The UK’s largest marina, Brighton Marina is home to a range of cafes, bars and restaurants, shops, bowling, gym, cinema, luxury hotel, over 1,000 apartments and the boats themselves.
Although the marina’s cleaning team and on-site operations manager manage and monitor the waste service area, it is up to tenants themselves to segregate their waste at source and ensure it is disposed of into the right containers.
It is, says Kirsty, an ongoing challenge in an environment where staff turnover is generally high, explaining: “Brighton has a highly-transient and diverse population with many short-term jobs. When restaurant staff come out at 1.00am after a long shift, the duty manager will have already left and all they want to do is go home, they don’t want to have to pay attention to how they dispose of their waste.
“If we are going to achieve our 75% target all tenants and staff have to be part of that process, so we’ve had to get tough and give them responsibility to buy into our waste streams. If they still refuse to separate their waste, then we will turn them away.”
Grundon’s Andy Piasko regularly visits to provide training and advice as well as practical support and, with employee education high on the agenda, is involved in waste awareness days and one-to-one training sessions, organised jointly by Grundon and the marina.
All outlets now have a jointly-produced waste handbook full of tips and advice which is also used as an induction tool for new employees.
Waste audits and meetings are held on an ongoing basis, ensuring all staff understand the need to use the correct waste containers.
Practical changes have included a Grundon review of all bin locations, styles and sizes with new slimmer bins being installed to maximise recycling opportunities where space is limited; plus new posters and improved signage to help people understand which waste goes into which bins.
To help combat the problem of contamination – putting the wrong type of waste into the wrong bins – from July this year (2019), black bin liners have been banned and replaced with clear sacks and/or fully-lined bins.
Kirsty continues: “The idea is to eradicate daily contamination issues, stop staff confusion and enable us to see what is going on. We have a ‘check and challenge’ table in the service yard and, when tenants come down with their waste, our cleaning team will do spot checks.

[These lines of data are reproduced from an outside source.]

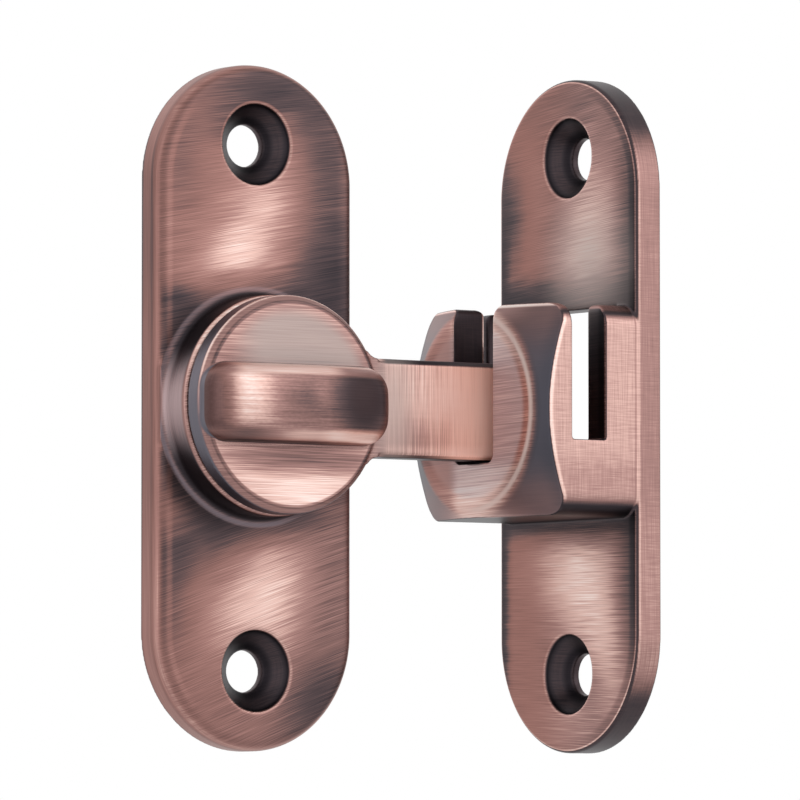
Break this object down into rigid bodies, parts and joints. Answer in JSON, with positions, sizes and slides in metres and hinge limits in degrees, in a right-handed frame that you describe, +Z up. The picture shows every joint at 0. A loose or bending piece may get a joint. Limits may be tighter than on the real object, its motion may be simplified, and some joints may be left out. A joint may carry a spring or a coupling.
{
  "type": "flip gate latch",
  "caption": "Surface-mounted flip latch: a thumb-turn swings a hammer-headed bar into the notch of a catch block on a plate set square to it.",
  "frame": {"origin": "on the pivot axis of the thumb-turn, at the back face of the knob plate, midway between its two screw holes", "axes": "+X along the bar at rest, towards the catch plate; -Y out of the knob plate's front, towards the user; +Z up"},
  "size_m": [0.0654, 0.031, 0.09],
  "materials": {
    "knob_plate": "antique red copper, brushed, dark patina in the recesses",
    "bore_bush": "plain sintered bronze",
    "spring_washer": "spring steel, oiled",
    "catch_plate": "antique red copper, brushed, dark patina in the recesses",
    "flip_bar": "antique red copper, brushed, dark patina in the recesses",
    "spindle": "zinc-plated steel",
    "thrust_washer": "black nylon",
    "keyed_washer": "zinc-plated steel",
    "retaining_screw": "zinc-plated steel"
  },
  "bodies": {
    "mounted": {"knob_plate": "knob_plate", "bore_bush": "bore_bush", "spring_washer": "spring_washer", "catch_plate": "catch_plate"},
    "turning": {"flip_bar": "flip_bar", "spindle": "spindle", "thrust_washer": "thrust_washer", "keyed_washer": "keyed_washer", "retaining_screw": "retaining_screw"}
  },
  "joints": [
    {"name": "flip_hinge", "type": "hinge", "parent": "mounted", "child": "turning", "pos_m": [0, 0, 0], "axis": [0, -1, 0], "range_deg": [0, 320]}
  ]
}
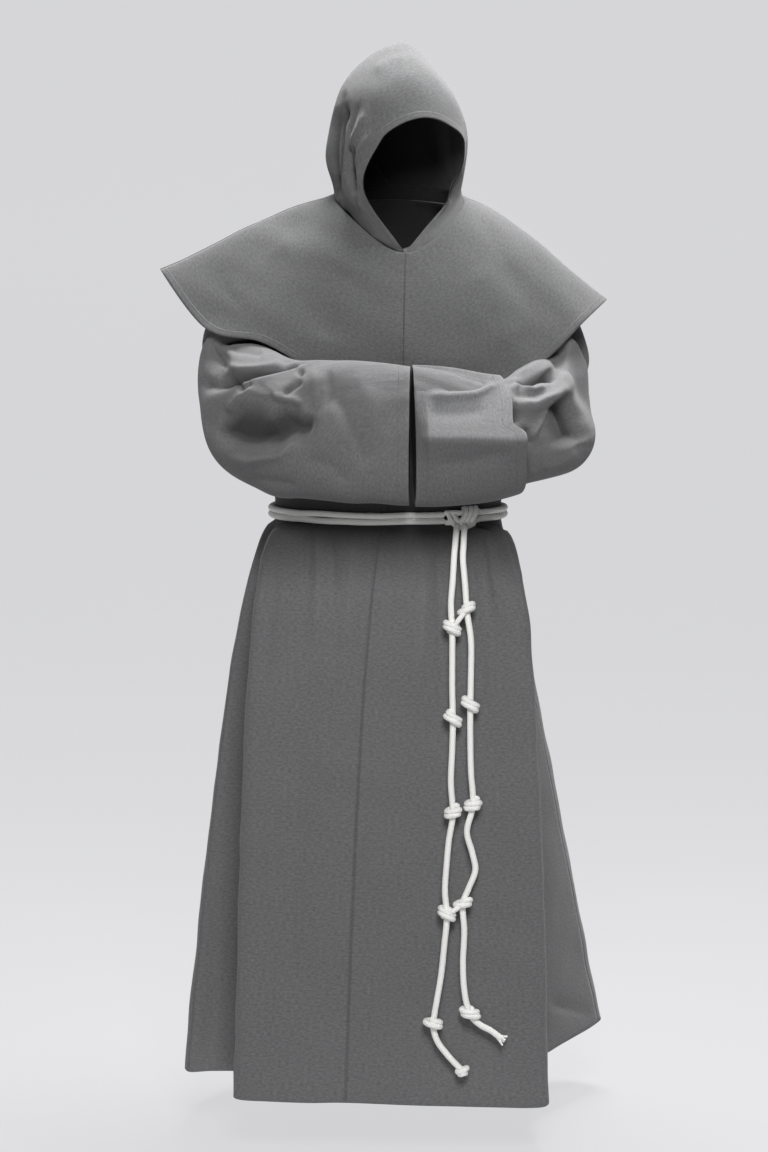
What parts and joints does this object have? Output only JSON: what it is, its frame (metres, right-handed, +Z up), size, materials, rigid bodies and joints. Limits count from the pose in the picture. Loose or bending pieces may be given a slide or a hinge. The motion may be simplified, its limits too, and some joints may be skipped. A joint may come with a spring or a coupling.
{
  "type": "monk habit",
  "caption": "Hollow worn monk habit: long tunic, wide crossed sleeves, shoulder cape with pointed hood, and a knotted rope belt.",
  "frame": {"origin": "middle of the wearer's shoulders at the base of the neck, where the habit hangs on the wearer", "axes": "+Z up along the wearer, -Y the way the habit faces, +X the wearer's left"},
  "size_m": [0.7217, 0.532, 1.6655],
  "materials": {
    "cloth": "matte mid-grey plain weave with a fine fleck",
    "rope": "matte off-white braided cotton rope"
  },
  "bodies": {
    "root": {"tunic_front_left": "cloth", "tunic_front_right": "cloth", "tunic_back": "cloth", "sleeve_left": "cloth", "sleeve_right": "cloth", "cuff_left": "cloth", "cape_front_left": "cloth", "cape_front_right": "cloth", "cape_back": "cloth", "hood": "cloth", "belt_rope_upper": "rope", "belt_rope_lower": "rope", "belt_knot": "rope", "rope_end_right": "rope", "rope_end_left": "rope", "rope_knot_right_1": "rope", "rope_knot_right_2": "rope", "rope_knot_right_3": "rope", "rope_knot_right_4": "rope", "rope_knot_right_5": "rope", "rope_knot_left_1": "rope", "rope_knot_left_2": "rope", "rope_knot_left_3": "rope", "rope_knot_left_4": "rope", "rope_knot_left_5": "rope"}
  },
  "joints": []
}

“We give the tenants gloves and they have to go through the waste and segregate it out into different recycling bins there and then. By doing it themselves they understand what we want to achieve and they also start to realise that if they had separated the waste at source, back in their own location, then it would be much easier.
“We changed our cleaning team rota so for 21 hours out of 24, there is someone monitoring waste disposal and, because we have CCTV as well, we can see what s going on. If we see fly-tipping or contamination taking place, we will call them out on the tannoy so they know they are being watched.
“Grundon is giving us excellent support, both in practical terms and in helping to identify weaknesses and giving us and our tenants advice and awareness training.”
Always keen to look for new and innovative ways to help make recycling as easy as possible for staff, Grundon is also currently looking at new designs for a cleaning workstation for chambermaids at the complex’s luxury hotel Malmaison Brighton.
The aim is to help maximise recycling opportunities when rooms are being cleaned, ensuring that items are segregated at source rather than disposed of in general waste.
A grease trap has been installed in the service yard so the lined food waste bins can be cleaned on site instead of being sent away, a move which has also helped the marina to save money.
Another change is the installation of a green waste skip which, in its first year April 2018 and March 2019, collected 10,620kgs of green waste sent for recycling to Grundon’s waste disposal facility at nearby Ford.
Using the Ford facility, which opened in 2018, also enables Brighton Marina to reduce carbon emissions as waste has less distance to travel for recycling and reprocessing, plus Grundon’s vehicle collection fleet is already certified CarbonNeutral®, so it avoids adding to a customer’s carbon footprint.
The remaining general waste now goes to Grundon’s Energy from Waste facilities for energy recovery.
Andy Piasko commented: “Kirsty is adamant that tenants take responsibility for their own waste so a lot of our role is in the education process, talking to tenants, helping them to see where improvements can be made and giving them the tools, such as the right bins, to make it as seamless as possible.
“They are doing extremely well on their way to achieving their 75% target, our role is to continue to support them and look for even more ways in which they and their tenants can ensure they reach the goal ahead of time.”
Kirsty is keen to emphasise the success stories and says: “We are very focused on the ascenders, those that are doing well and there have been some wonderful areas of improvement.
“We send out all the positive news, such as the recycling rate going up, in a monthly newsletter and home in on the people we know are doing a great job and we can say thank you to them. We have very productive meetings every month and if there are hot spots where problems are identified, then we immediately want to know what we can do to help.
“We have some great waste champions out there and they will work with those who are not doing so well on a 1-1 basis, our cleaning team can go in and give advice and we are doing everything we can to encourage and improve the way we manage our waste.”
Sustainability at Brighton Marina is managed by Savills’ Senior Sustainability Consultant Rebecca Smith. She is equally positive about the changes that have been made.
Responsible for working with Savills’ clients to deliver sustainability, she said: “There’s no doubt waste management performance has improved, the service is more efficient, we have implemented new waste streams, such as food waste, and our recycling rates have gone up, so we are very pleased.
“Working together, the marina team and Grundon have set an excellent example and we look forward to continuing success and improvements.”